A Mulher como Elo e Ferramenta Política
As rainhas e princesas medievais eram peças-chave na manutenção e expansão das dinastias. Embora frequentemente silenciadas nas crônicas, elas desempenhavam papéis de mediadoras diplomáticas e de garantidoras da sucessão. O ventre feminino era o campo onde se decidia o futuro dos reinos.
A rainha Leonor de Aquitânia (1122–1204) é o exemplo mais notável de mulher cuja influência transcendeu o papel tradicional.
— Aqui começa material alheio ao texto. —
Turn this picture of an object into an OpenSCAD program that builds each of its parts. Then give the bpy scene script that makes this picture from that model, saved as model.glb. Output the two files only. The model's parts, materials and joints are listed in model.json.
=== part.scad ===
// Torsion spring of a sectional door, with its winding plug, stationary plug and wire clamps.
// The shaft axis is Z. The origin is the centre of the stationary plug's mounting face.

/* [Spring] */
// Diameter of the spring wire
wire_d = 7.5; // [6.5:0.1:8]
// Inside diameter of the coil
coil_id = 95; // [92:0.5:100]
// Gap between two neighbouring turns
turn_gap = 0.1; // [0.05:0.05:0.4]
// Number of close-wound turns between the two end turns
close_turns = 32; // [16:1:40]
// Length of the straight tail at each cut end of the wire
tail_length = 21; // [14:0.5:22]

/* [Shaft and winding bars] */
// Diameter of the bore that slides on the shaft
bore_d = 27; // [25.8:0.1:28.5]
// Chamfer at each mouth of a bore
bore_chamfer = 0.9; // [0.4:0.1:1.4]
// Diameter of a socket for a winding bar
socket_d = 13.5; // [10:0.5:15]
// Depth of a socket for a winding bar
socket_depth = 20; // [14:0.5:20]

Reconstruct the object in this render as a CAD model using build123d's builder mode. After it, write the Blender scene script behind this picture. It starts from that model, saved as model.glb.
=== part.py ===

Herdeira de vastos territórios, casou-se primeiro com o rei Luís VII da França, e após o divórcio, com Henrique II da Inglaterra, tornando-se mãe de Ricardo Coração de Leão e João Sem-Terra. Sua linhagem conectou as duas maiores coroas da cristandade, e seus descendentes moldaram a política europeia por séculos.
Casos como o de Leonor demonstram que o casamento dinástico não era apenas uma ferramenta de aliança, mas um instrumento de transferência territorial. Uma princesa podia trazer como dote castelos, províncias e exércitos, redefinindo fronteiras inteiras com um simples ato matrimonial.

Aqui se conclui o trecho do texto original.